U.S. President Barack Obama committed to Prime Minister Binyamin Netanyahu he would push the Palestinian Authority (PA) to match any Israeli concessions as he seeks to negotiate a framework for peace talks, AFP reported on Tuesday.
A senior Obama administration official told the news agency that the issue of the Israeli-PA peace talks was the dominant topic in the White House meeting between Obama and Netanyahu on Monday.
Despite frank statements on Middle East diplomacy before the meeting from both leaders, the talks were not as contentious as some previous encounters between the two leaders, the official told AFP.
The talks took place as Obama seeks to bridge gaps between Israelis and the PA in a bid to prolong the peace effort led by his Secretary of State John Kerry.

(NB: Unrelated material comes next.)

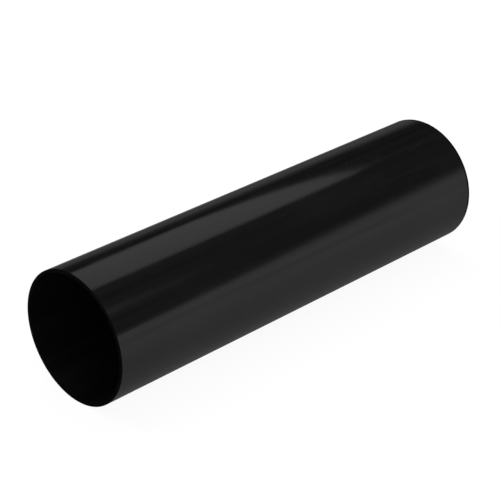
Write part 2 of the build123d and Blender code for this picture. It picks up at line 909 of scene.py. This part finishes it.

Obama used the meeting to underline how he saw the U.S. peace push as a key opportunity for both Netanyahu and the Israeli people, the official said on condition of anonymity.
Netanyahu made clear to Obama that for the talks to continue, PA Chairman Mahmoud Abbas would have to be prepared to make concessions, AFP reported.
Obama undertook to push the PA leader, who will be in Washington in two weeks, as he had done to Netanyahu, the official told the news agency.
"It's not as though the Palestinians are going to get a pass," the official said.
Kerry has been trying to push the sides to agree to a framework agreement that will allow for the peace talks to continue beyond the set nine-month period, which expires in April.
Few details have been made public of Kerry’s proposed framework, though Thomas Friedman of the New York Timespublished some alleged details of the plan, which, he said, will call for a phased Israeli withdrawal from Judea and Samaria based on the 1949 lines, with "unprecedented" security arrangements in the strategic Jordan Valley.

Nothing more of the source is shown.